— START DATASET RECORDS —

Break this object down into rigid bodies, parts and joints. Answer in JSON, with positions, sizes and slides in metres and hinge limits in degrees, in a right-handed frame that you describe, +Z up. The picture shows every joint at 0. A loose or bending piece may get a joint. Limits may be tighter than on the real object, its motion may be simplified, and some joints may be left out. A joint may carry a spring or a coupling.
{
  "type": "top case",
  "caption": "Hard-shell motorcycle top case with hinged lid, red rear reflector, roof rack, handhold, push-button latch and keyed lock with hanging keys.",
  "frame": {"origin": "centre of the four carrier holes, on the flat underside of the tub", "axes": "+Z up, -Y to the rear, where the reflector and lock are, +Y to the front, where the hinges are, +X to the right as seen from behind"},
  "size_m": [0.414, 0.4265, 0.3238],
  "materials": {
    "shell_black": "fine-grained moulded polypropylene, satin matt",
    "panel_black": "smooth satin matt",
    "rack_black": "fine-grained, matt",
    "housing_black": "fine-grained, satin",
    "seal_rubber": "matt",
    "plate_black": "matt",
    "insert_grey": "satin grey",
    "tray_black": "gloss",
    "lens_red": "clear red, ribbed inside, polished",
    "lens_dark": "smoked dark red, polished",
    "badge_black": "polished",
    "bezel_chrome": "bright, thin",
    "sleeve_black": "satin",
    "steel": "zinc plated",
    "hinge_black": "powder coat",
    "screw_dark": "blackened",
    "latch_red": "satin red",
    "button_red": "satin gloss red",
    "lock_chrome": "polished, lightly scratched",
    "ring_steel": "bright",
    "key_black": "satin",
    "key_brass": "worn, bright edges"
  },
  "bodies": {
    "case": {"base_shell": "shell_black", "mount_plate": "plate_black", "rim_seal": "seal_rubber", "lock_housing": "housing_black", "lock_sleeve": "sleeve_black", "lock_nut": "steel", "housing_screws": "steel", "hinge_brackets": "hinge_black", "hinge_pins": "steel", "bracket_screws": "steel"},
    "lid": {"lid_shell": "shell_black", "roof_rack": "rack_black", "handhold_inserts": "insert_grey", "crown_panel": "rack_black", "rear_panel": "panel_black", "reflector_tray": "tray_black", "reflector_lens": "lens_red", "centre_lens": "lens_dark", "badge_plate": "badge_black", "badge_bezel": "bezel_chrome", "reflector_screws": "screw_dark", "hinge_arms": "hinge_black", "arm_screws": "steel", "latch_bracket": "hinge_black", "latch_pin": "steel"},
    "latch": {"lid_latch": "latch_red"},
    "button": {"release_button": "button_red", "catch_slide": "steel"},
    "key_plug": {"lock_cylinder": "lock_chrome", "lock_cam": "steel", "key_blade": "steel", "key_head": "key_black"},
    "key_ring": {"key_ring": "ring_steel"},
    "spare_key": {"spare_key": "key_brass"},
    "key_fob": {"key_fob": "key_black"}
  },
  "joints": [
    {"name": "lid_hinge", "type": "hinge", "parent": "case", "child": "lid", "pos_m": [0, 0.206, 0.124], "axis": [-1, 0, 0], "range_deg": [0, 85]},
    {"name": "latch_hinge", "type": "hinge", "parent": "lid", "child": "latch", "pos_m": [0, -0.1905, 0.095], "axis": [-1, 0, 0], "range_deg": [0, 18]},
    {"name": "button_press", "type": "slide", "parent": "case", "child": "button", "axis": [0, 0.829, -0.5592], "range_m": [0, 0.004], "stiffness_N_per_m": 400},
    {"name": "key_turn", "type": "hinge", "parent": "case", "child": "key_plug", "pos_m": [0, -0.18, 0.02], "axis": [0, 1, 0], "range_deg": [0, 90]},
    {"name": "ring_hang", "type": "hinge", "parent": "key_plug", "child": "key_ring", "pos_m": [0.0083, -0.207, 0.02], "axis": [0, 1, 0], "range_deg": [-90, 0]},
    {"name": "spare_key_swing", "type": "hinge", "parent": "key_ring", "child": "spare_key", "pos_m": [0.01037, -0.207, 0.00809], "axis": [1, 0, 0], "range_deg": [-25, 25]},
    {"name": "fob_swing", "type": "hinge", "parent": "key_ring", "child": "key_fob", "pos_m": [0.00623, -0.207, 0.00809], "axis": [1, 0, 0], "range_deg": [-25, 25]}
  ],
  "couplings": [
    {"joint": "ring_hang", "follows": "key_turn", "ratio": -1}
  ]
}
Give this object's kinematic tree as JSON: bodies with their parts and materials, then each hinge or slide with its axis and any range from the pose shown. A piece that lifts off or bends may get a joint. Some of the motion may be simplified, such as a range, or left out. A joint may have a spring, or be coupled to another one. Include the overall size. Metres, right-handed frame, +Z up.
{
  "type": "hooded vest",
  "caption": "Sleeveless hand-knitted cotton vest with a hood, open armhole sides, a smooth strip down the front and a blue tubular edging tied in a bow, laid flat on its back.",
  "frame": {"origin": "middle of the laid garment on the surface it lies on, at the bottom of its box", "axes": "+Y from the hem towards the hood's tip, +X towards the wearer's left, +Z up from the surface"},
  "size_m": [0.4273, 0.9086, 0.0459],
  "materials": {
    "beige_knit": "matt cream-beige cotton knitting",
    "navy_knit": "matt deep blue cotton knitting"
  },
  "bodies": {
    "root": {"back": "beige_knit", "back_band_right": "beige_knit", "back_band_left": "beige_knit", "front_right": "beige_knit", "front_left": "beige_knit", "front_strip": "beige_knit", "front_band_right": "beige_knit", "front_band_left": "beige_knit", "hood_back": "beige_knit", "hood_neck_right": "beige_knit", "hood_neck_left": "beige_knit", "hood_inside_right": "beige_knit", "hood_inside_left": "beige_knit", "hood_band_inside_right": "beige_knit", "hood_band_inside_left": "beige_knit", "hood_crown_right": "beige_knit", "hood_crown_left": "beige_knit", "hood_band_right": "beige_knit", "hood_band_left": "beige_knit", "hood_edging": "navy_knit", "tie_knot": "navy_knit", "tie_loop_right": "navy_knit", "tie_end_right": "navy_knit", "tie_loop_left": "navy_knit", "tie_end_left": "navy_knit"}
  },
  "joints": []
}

— END DATASET RECORDS —
— START DATASET RECORDS —

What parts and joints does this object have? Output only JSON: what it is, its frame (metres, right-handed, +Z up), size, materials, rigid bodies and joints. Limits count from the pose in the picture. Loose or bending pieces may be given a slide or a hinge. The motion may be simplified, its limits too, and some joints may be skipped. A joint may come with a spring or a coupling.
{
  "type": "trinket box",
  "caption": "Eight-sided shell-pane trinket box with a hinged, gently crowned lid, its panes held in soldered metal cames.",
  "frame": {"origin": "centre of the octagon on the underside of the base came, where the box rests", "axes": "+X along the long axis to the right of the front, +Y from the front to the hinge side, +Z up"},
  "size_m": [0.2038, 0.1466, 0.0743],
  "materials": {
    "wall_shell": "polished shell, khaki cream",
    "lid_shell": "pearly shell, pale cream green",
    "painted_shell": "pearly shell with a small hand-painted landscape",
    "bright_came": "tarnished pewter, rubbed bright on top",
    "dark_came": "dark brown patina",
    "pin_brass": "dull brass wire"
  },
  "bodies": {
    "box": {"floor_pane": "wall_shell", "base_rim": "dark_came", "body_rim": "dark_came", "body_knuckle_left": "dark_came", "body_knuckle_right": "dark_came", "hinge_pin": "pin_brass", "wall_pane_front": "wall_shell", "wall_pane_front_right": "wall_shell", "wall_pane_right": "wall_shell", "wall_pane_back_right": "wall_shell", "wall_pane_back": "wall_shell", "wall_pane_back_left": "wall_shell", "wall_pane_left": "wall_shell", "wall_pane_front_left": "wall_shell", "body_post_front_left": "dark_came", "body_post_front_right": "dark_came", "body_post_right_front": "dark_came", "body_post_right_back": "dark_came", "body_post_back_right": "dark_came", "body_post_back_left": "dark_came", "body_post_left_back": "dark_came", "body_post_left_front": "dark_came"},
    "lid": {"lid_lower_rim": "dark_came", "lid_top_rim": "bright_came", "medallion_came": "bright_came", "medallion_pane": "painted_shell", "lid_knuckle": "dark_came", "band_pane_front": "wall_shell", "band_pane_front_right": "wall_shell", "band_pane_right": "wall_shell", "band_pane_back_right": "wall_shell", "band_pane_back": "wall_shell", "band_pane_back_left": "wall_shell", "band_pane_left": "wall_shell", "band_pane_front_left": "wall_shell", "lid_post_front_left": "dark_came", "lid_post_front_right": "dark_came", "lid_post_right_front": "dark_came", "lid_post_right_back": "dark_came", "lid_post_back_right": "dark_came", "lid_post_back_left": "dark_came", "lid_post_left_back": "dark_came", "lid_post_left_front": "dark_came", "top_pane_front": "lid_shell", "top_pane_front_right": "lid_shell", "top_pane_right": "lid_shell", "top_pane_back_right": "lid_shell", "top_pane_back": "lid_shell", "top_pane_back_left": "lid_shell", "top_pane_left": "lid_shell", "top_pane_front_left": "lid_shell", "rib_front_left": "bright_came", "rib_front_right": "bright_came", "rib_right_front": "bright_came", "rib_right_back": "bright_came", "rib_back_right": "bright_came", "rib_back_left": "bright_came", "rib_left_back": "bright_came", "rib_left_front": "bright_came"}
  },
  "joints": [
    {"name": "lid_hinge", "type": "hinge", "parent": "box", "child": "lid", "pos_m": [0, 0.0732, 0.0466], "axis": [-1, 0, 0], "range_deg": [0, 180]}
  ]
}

— END DATASET RECORDS —

REQUEST:
Find all lines holding the string "handed" and copy them.

CORRECT ANSWER:
Break this object down into rigid bodies, parts and joints. Answer in JSON, with positions, sizes and slides in metres and hinge limits in degrees, in a right-handed frame that you describe, +Z up. The picture shows every joint at 0. A loose or bending piece may get a joint. Limits may be tighter than on the real object, its motion may be simplified, and some joints may be left out. A joint may carry a spring or a coupling.
Give this object's kinematic tree as JSON: bodies with their parts and materials, then each hinge or slide with its axis and any range from the pose shown. A piece that lifts off or bends may get a joint. Some of the motion may be simplified, such as a range, or left out. A joint may have a spring, or be coupled to another one. Include the overall size. Metres, right-handed frame, +Z up.
What parts and joints does this object have? Output only JSON: what it is, its frame (metres, right-handed, +Z up), size, materials, rigid bodies and joints. Limits count from the pose in the picture. Loose or bending pieces may be given a slide or a hinge. The motion may be simplified, its limits too, and some joints may be skipped. A joint may come with a spring or a coupling.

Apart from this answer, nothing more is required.